There is one more point of considerable importance to which I wish to call attention in passing, before I quit this part of my subject, and that is the question of the immolation of the mangod as a deliberate mode of producing a corn-spirit or guardian soul of vegetation for the growing crops. Of the practice itself there can not now remain the slightest doubt after the brilliant demonstration given by Mr. Frazer in his epoch-making work. But it may have seemed a hard saying to some when I attributed these immolations to the definite desire to manufacture artificially an indwelling spirit for the growing corn. Nevertheless, such definite manufacture would seem much less curious to primitive man than to his modern and more squeamish or humane descendants.
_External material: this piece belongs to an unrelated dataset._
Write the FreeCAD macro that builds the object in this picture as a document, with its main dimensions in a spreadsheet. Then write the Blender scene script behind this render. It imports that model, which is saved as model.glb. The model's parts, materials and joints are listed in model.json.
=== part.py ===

We must recollect that the chiefs or kings of primitive peoples, being the offspring of the deified ghosts who form the tribal gods, are therefore necessarily divine. That kings are gods, Mr. Frazer has now abundantly shown us; and we learned from Mr. Loftie how the divinity of the Pharaoh formed a prime element in the faith of the pyramid-builders in Egypt. Now, this being so, nothing is more natural, when you want a departmental god for any particular purpose, than to release before its time one of these divine souls from its fleshly tabernacle, and turn it loose upon space to perform whatever work you may happen to require


  1. Rev. Walter Gregor, Folk Lore of the Northeast of Scotland, p. 181.
  2. The Golden Bough, vol. i, p. 404, segq., and vol. ii, pp. 1-67.